|Knowledge media and the City of Toronto|
|by Amaan Rattansi|
|on January 12, 2013|
“The means to engage in participatory culture are no longer limited to the technically versed or the civically inclined.”
We are living in a networked society that is supported by hundreds of thousands of information and communications technologies (ICTs) that bring us tremendous value. Now we need to look past our virtual avatars and our online profiles in order to understand what impact this connectedness can have on others and our cities. That’s where urban informatics comes in.

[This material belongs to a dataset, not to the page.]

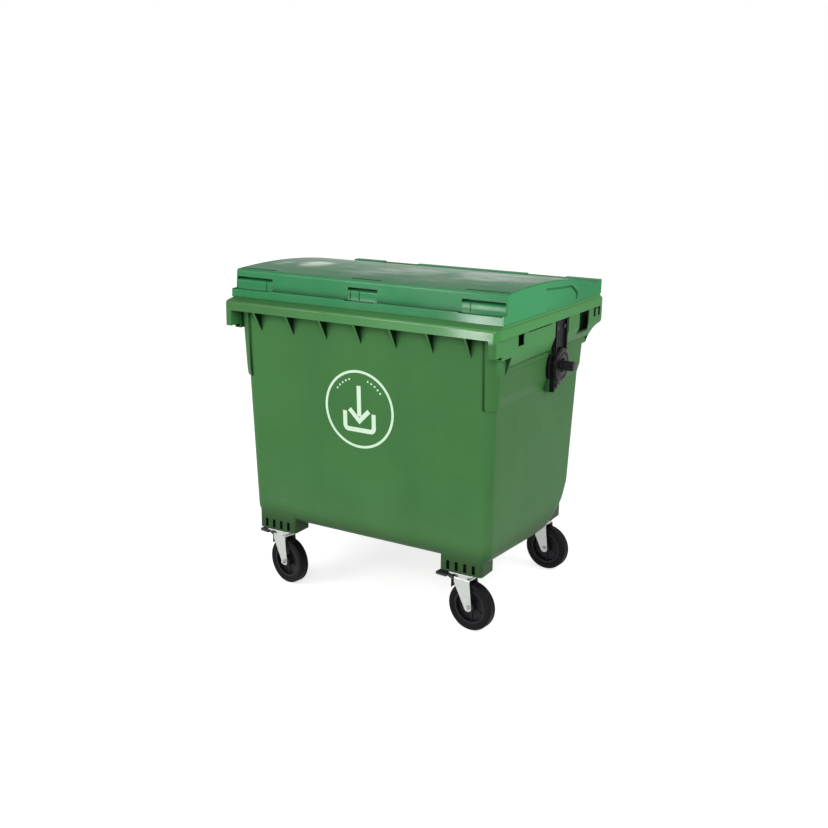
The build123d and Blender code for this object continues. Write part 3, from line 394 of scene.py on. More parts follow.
def moulded_plastic(name, tones, roughness, specular, edge_radius, spots, rim_light_share=0.0):
    """Coloured polyethylene with its causes of colour, painted shade and painted light, then two bumps: wide
    ripples and a fine orange peel.
    """
    mid, deep, pale, shade_tone, lit_tone = tones
    finish = Finish(name, roughness=roughness, specular_ior_level=specular, coat_roughness=0.12)
    rounded = finish.soft_edges(edge_radius)
    patches = finish.noise(3.2, detail=3.0)
    mottle = finish.noise(46.0, detail=3.0, roughness=0.55)
    scuffs = finish.noise(11.0, detail=6.0, roughness=0.7).step(0.56, 0.72)
    on_rim = finish.along("Z").step(*rim_rise)
    to_the_right = finish.along("X").step(*left_to_right)
    on_top = finish.along("Z").step(*top_rise) * finish.facing(upwards, 0.9, 0.99)
    colour = base_tone(finish, mid, deep, patches, mottle)
    # Painted highlight: the rim lightens towards the right.
    colour = finish.mix(on_rim * to_the_right * rim_light_share, colour, rim_painted_light)
    colour = rubbed_pale(finish, colour, rounded, scuffs, pale)
    colour = dust_with_painted_light_and_shade(finish, colour, mottle, scuffs, lit_tone)
    # The flat top is greyer and darker.
    colour = finish.mix(on_top * (patches * 0.3 + 0.2), colour, greyer_top)
    # Painted shade in hollows, behind the ribs, along the plate edges and in the windows.
    colour = painted_shade_in_hollows(finish, colour, shade_tone)
    sheen = coat_patches(finish, on_rim, to_the_right, on_top, spots)
    shine = (mottle * 0.08 + scuffs * 0.1 + (roughness - 0.08)).clip()
    waved = finish.bump(finish.noise(8.0, detail=1.0), 0.003, 0.3, rounded)
    normal = finish.bump(finish.noise(420.0, detail=1.0), 0.0001, 0.4, waved)
    return finish.feed(base_color=colour, roughness=shine, coat_weight=sheen, normal=normal)


tub_gloss = {"roughness": 0.44, "specular": 0.045, "spots": []}
lid_gloss = {"roughness": 0.26, "specular": 0.006, "spots": sheen_spots}
tub_finish = moulded_plastic("tub_plastic", tub_tones, edge_radius=0.003, rim_light_share=0.45, **tub_gloss)
lid_finish = moulded_plastic("lid_plastic", lid_tones, edge_radius=0.007, **lid_gloss)
scoop_finish = moulded_plastic("scoop_plastic", lid_tones, edge_radius=0.001, **lid_gloss)
print("plastic finishes:", tub_finish.name, lid_finish.name, scoop_finish.name)

# %% [markdown]
# ## Black plastic, coated steel, rubber and zinc
# The brackets and pedals are black glass-filled plastic with a dry, faintly grained face. The lifting
# pins have a tougher coating that polishes where the lorry's arm grips. Zinc plate is bright and slightly
# cloudy: its colour hardly changes, but its roughness does, so most of the pattern goes to the roughness.
# Rubber is the dullest, with a dusty bloom in patches.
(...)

The textbook definition of urban informatics is “the study, design, and practice of urban experiences across different urban contexts that are created by new opportunities of real-time, ubiquitous technology and the augmentation that mediates the physical and digital layers of people networks and urban infrastructures.” As app developers and designers, for us the term refers to screen-based gadgetry (i.e. software) that is location-sensitive and whose design is guided by some of the values represented by cities (such as their participatory and creative culture, plurality and cosmopolitanism).
Because mobile technologies such as smartphones and tablets are everywhere, urban informatics also have the ability to affect behaviour by inciting us to rediscover our cities, be more informed, empower us with the tools to become caretakers, and facilitate dialogue. It also goes without saying that this is an exciting time to be living in the city: urban areas across the globe are growing more quickly than ever and city cores are becoming bastions of creative super heroism.
Just about all aspects of human endeavour take place in the city, and as they continue to grow they are being talked about more and more. Gone are the days when sprawl went unchecked because e-commerce has disrupted the exclusively bricks and mortar, big-box store model. The cost of oil has risen dramatically and we are sharing more often as well. More of us also now have the desire to live in denser, walkable neighbourhoods that are well served and surrounded by civil society. I believe these changes are heightening our sensibility and desire for good urban design and integration. We are not only seeking out vibrant spaces, but we are increasingly rejecting those hopelessly bland and uninspired ones.
The promise of Toronto and urban informatics
Toronto is a great place to live, but it’s no secret that the mayor’s office is kind of a mess. A Now article recently bemoaned the city’s mayoral woes by dreaming up its own version. Christopher Hume has officially gone to calling Toronto “Procrastination City” and constantly issues anti-odes on the mayor. Richard Florida surreptitiously called Ford “the worst mayor in the modern history of cities” in an interview with The Grid, and Spacing’s summer issue cover depicted the mayor terrorizing the metropolis gangnam style.
In Taras Grescoe’s Straphanger, an exploration of public transportation, an entire chapter is devoted to Toronto in which he suggests that the current mayor’s greatest disservice to the city (and by extension, its transit system) has been to pit its denizens against each other. (Were it not for Roger Keil and Shawn Micallef, my feelings toward the suburbs would be irreparably damaged right about now.) And if that wasn’t enough, The Economist recently did a number on the city and mayor.
Despite the less than copacetic city-state of affairs, Toronto remains an important nexus point and among the best cities for start-ups. I cannot emphasize enough how valuable Toronto’s Discovery District is – that massive knot of civil society around Queen’s Park that ties the city’s most important cultural, research and learning institutions together with eclectic neighbourhoods and the business district Bay Street.
A commitment to digital accessibility
Toronto has made so much of its data open to the public, and it has actively sought out meaningful partnerships with software developers and not-for-profits who are committed to making it more accessible to the public. An excellent example of this is the work Leslie Woo is doing at Metrolinx to accelerate the creation of transit apps and a multi-platform information portal for riders. The agency has also since had an open call to groups with whom it can develop strategic partnerships. Similarly, Jennifer Keesmaat has been a major force behind Rebuild Your Community (RYC), one of Toronto’s first urban informatics tools with an emphasis on democratizing city stewardship. The launch of RYC is both a testament to the city’s commitment to digital media and awareness of its potential.
We already know how much Web 2.0 tools and services have changed the way we experience the Internet, but by adding a real-time and real-space layer into the mix, urban informatics (re)orients us toward our natural and built environment, and instills a kind of civic imperative to participate. As developers, designers, strategists and entrepreneurs, we just need to widen the scope of our thinking because, as a general rule, there is an intimate connection between what we build and what we believe.